Look through the data below. Pick out the lines holding the string "Blender".
_ _ _ _ _
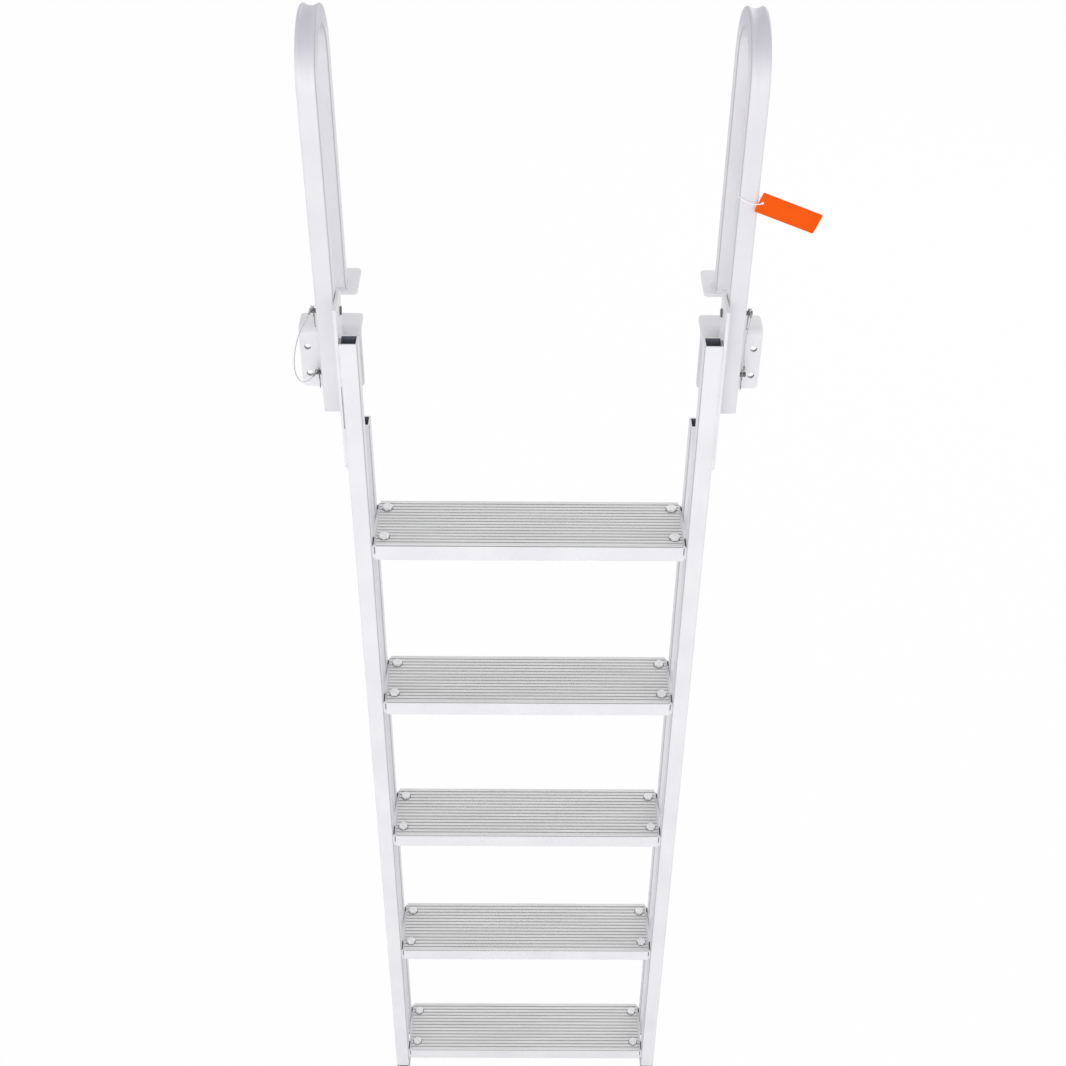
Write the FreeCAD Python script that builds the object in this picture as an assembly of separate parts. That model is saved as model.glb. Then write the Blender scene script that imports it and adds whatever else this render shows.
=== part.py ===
"""Flip-up dock ladder: two handrails bolted to the dock, and a five-step ladder that swings up between them.

Everything is drawn about the middle of the ladder: X to the right, Y towards the dock, Z up.
Y = 0 is the face of the dock and Z = 0 is the middle of the brackets' bolt holes.
Each piece is then moved over by ORIGIN_X, which puts the origin on the left bracket's dock face.
"""
import FreeCAD
import Part
import math
import os
from FreeCAD import Vector

# Square tube of the rails and handrails
TUBE = 24.0
TUBE_WALL = 2.5
TUBE_CORNER = 3.0

# Ladder
LADDER_WIDTH = 480.0
LADDER_DEPTH = 93.0
LADDER_FRONT_TO_DOCK = 60.0
STEP_COUNT = 5
STEP_SPACING = 300.0
TOP_STEP_BELOW_DECK = 304.0
FRONT_RAIL_ABOVE_TOP_STEP = 318.0
REAR_RAIL_ABOVE_TOP_STEP = 150.0
RAIL_BELOW_LAST_STEP = 51.0

# Plastic caps in the rails' lower ends
CAP_FLANGE = 3.0
CAP_PLUG = 12.0
CAP_PLUG_GAP = 0.1

# Steps: a ring of square tube under a grooved tread, held by four bolts
STEP_DEPTH = 100.0
STEP_TUBE = 25.0
STEP_TUBE_WALL = 2.0
STEP_TUBE_EDGE = 1.8
STEP_CORNER = 6.0
TREAD_END_GAP = 4.5
TREAD_THICK = 2.6
RIB_COUNT = 15
GROOVE_DEPTH = 1.1
GROOVE_WIDTH = 2.3
BOLT_ACROSS_FLATS = 13.0
BOLT_HEAD_HEIGHT = 4.4
BOLT_SHANK = 6.0
BOLT_HOLE_GAP = 0.1
BOLT_SHANK_LENGTH = 14.0
BOLT_FROM_END = 11.0
BOLT_FROM_EDGE = 17.4

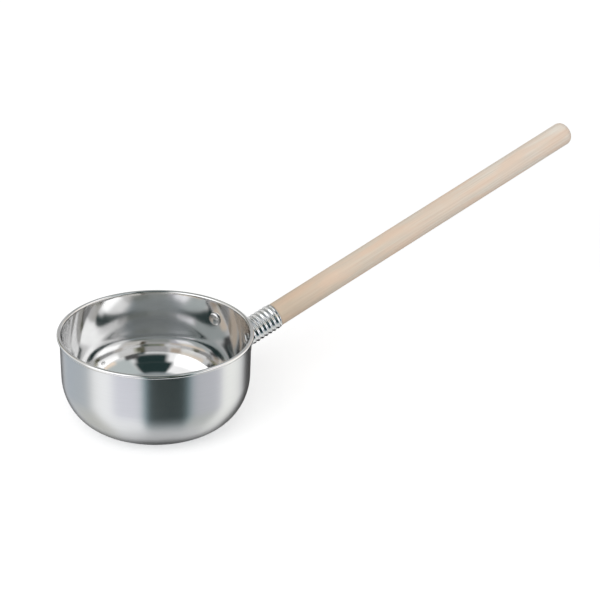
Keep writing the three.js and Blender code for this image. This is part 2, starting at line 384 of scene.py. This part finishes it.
def make_socket(material):
    """The drawn cup with a thread rolled into its wall and a rounded lip."""
    outer = SOCKET_DIAMETER / 2
    inner = outer - SOCKET_SHEET
    lip = SOCKET_SHEET / 2
    bend = SOCKET_START + SOCKET_BOTTOM_RADIUS
    centre = (outer - SOCKET_BOTTOM_RADIUS, bend)
    profile = [
        (0, SOCKET_START),
        *arc(centre, SOCKET_BOTTOM_RADIUS, -QUARTER_TURN, 0)[:-1],
        *threaded_wall(outer, bend, SOCKET_MOUTH - lip)[:-1],
        *arc((outer - lip, SOCKET_MOUTH - lip), lip, 0, math.pi),
        *reversed(threaded_wall(inner, bend, SOCKET_MOUTH - lip)[:-1]),
        *arc(centre, SOCKET_BOTTOM_RADIUS - SOCKET_SHEET, 0, -QUARTER_TURN)[1:],
        (0, SOCKET_START + SOCKET_SHEET),
    ]
    form = roll_thread(turned(profile, sides=ROD_SIDES))
    socket = as_object(form, "rolled_socket", handle_frame())
    return finished(socket, [material], "socket_steel", "thread_socket")


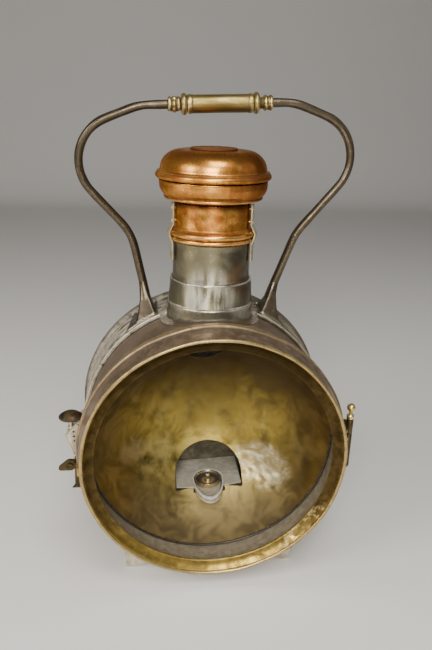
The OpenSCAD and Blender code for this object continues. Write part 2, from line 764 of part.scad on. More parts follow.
_ _ _ _ _
# [Result for this task]
Write the FreeCAD Python script that builds the object in this picture as an assembly of separate parts. That model is saved as model.glb. Then write the Blender scene script that imports it and adds whatever else this render shows.
Keep writing the three.js and Blender code for this image. This is part 2, starting at line 384 of scene.py. This part finishes it.
The OpenSCAD and Blender code for this object continues. Write part 2, from line 764 of part.scad on. More parts follow.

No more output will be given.